Profitant de cette image pas toujours reluisante du quartier et surtout bénéficiant du support non dissimulé de l’administration de la municipalité qui y voyait une belle opportunité de « nettoyer » quelque peu cette partie de la ville des pauvres et autres immigrants, l’université continua son extension. Dès les années 1980’s, il apparut évident que l’UIC et la ville désiraient simplement rayer de la carte ce quartier de la ville et faire disparaître tous ces vendeurs itinérants ne disposant naturellement pas de permis, de licence, vendant de tout et de rien, salissant l’image bien nette que les politiciens et membres de la direction de l’UIC valorisaient tant. Il est vrai qu’en étant si proche du centre et du Loop, le quartier aiguisait également l’appétit des promoteurs immobiliers et autres businessmen. Il ne restait donc plus qu’à s’arranger ; expropriation sur expropriation, le quartier deviendrait un magnifique exemple de gentrification… Le reste est désormais connu.
En 1994, la ville décide d’officiellement de fermer le marché et d’ouvrir, quelques pâtés plus aux nord sur Canal Street et Roosevelt Road South, le « nouveau Maxwell Street », beaucoup plus petit, en étant certaine de pourvoir exclure les itinérants et vendeurs d’un jour, ceux qui vendaient de tout et de rien pour améliorer un tant soit peu leur quotidien.

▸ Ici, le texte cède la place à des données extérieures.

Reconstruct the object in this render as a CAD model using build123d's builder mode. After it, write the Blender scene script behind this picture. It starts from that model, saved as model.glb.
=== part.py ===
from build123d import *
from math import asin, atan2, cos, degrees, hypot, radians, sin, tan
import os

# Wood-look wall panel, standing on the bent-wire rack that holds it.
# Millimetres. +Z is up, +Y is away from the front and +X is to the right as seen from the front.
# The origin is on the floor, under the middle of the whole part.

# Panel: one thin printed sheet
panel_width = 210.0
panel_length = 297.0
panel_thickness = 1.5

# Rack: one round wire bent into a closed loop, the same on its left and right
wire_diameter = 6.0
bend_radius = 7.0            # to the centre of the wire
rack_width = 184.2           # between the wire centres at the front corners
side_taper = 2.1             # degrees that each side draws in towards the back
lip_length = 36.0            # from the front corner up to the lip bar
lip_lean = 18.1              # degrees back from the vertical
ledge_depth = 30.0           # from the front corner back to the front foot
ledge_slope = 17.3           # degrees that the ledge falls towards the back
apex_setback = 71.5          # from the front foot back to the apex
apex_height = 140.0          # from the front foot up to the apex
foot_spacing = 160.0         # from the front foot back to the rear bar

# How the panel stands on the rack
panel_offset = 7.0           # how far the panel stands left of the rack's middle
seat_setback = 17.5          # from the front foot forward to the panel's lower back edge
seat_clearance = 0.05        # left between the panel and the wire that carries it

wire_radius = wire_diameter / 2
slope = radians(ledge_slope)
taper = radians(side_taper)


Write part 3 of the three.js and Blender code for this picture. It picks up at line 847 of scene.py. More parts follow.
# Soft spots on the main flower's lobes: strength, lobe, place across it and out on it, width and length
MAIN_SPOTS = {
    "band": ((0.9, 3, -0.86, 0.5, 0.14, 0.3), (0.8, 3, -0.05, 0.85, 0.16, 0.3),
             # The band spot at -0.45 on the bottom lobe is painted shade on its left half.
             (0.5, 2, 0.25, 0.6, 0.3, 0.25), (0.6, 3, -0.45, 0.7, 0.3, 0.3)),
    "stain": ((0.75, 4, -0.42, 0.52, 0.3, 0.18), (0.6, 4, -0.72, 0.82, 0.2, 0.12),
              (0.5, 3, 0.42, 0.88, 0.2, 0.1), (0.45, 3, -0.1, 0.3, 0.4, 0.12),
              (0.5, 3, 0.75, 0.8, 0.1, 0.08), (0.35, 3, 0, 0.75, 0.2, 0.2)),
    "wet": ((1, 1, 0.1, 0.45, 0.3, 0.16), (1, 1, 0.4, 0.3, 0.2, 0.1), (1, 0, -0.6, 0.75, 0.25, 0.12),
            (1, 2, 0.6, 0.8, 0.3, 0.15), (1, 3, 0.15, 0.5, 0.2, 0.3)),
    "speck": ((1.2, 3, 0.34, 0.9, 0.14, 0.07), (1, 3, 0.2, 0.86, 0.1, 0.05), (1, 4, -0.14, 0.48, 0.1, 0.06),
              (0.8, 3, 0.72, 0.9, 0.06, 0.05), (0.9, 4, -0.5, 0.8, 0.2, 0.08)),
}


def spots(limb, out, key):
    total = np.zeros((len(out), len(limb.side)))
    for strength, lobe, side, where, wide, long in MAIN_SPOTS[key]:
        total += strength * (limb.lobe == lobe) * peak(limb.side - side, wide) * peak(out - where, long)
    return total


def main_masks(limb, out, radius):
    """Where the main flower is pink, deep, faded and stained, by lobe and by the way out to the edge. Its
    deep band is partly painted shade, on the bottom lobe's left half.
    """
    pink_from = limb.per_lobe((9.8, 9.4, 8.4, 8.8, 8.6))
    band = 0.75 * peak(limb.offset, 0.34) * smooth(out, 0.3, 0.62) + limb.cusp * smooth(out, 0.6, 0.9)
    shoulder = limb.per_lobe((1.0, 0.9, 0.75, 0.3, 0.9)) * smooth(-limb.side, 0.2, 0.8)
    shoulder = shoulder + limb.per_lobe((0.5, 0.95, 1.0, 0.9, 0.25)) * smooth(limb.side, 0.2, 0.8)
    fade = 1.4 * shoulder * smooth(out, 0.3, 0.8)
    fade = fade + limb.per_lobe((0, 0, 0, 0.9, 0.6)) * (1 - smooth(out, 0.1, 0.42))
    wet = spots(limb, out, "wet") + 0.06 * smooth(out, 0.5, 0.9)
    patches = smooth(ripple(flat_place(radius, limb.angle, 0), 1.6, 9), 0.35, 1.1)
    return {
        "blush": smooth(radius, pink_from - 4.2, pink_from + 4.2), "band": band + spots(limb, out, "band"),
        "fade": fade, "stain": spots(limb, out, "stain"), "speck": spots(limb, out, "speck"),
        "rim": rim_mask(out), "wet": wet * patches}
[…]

Avec ces marchands, partirent aussi les vibrations et une partie de la musique. Certains, comme le pianiste James “Piano C. Red” Wheeler, lui aussi un vétéran de Maxwell Street avec son Flat Foot Boggie Band, tentent certes d’entretenir la tradition en jouant presque chaque dimanche sur le marché, mais visiblement quelque chose a changé.
Les années de lutte
Les habitants ne se sont pas pour autant résignés et sont restés jusqu’au bout attachés à leur quartier et à sa spécificité. Après la première vague de démolition importante, commença un mouvement de résistance. Trop tard, selon certains. Quelques acharnés formèrent la Maxwell Street Historic Preservation Coalition et se mirent en tête de lancer une campagne de sensibilisation régionale, nationale, voire même internationale, au travers de la presse nationale et locale et surtout grâce à cet outil désormais puissant qu’est Internet. À partir de leur site web 11, ils entrèrent en contact avec des gens des quatre coins du monde, tentèrent au travers des revues de blues de dénoncer au monde ce phénomène de gentrification. Rien n’y fera. Concerts de soutien, marches et démonstration, envois de courrier au maire, tentative d’amener l’affaire devant la justice, tentatives (vaines) de classification du quartier auprès des instances de préservations nationale des monuments et sites historiques, grève de la faim de Jimmie Lee Robinson, sensibilisations du public via expositions, conférences, articles dans la presse, tout fut fait pour tenter de mettre en évidence aux yeux de tous la richesse humaine et culturelle que l’on était en train de détruire. La coalition tentait vainement de promouvoir la préservation du site historique de Maxwell Street, souhaitait la restauration des bâtiments – à tout le moins des façades restantes – le long de South Halsted Street et de Maxwell Street, dans l’espoir de préserver un site historique qui servirait à honorer l’histoire ce quartier, l’histoire des juifs de Chicago, l’histoire de ces immigrants venant du Mexique, du Delta du Mississippi et des états du Sud.
• Octobre 2000
C’est à l’occasion d’un séjour à Chicago en octobre 2000 que je rencontre Steve Balkin, de la Maxwell Street Historic Preservation Coalition. Rendez-vous un dimanche matin de cette fin d’octobre vers 8h30 dans le North Side chez une figure de proue de cette résistance. Professeur d’Économie à la Roosevelt University de Chicago, il tente tant bien que mal de faire vivre cette contestation. Sa maison est très modeste, son accueil est chaleureux. « C’est triste à dire, mais il me semble que le monde du blues de Chicago ne nous soutient pas. Ils ont baissé les bras », dit-il à plusieurs reprises. « Mis à part des musiciens comme Jimmie Lee Robinson, Johnnie Mae Dunson, Mr H., Little Scotty, Bobby Davis et d’autres, je me demande où sont tous ces spécialistes du blues de Chicago. David Whiteis est avec nous, le poète Sterling Plumpp aussi, même s’il est professeur à la UIC ; des gens viennent des quatre coins du monde, mais les autres, ceux d’ici ? J’ai essayé d’avoir le soutien des patrons de labels, de journalistes, de spécialistes… Mais les réactions sont peu enthousiastes. C’est plus confortable de se concentrer sur le Blues Fest ou d’aller dans les clubs du North Side. » Il semble amer. « Mais ce n’est pas le même blues, ce n’est pas la même musique, ici c’est la vraie musique, celle qui vient des gens et qui est pour les gens, les petites gens. Ici c’est la musique qui vient du cœur, la musique du peuple. »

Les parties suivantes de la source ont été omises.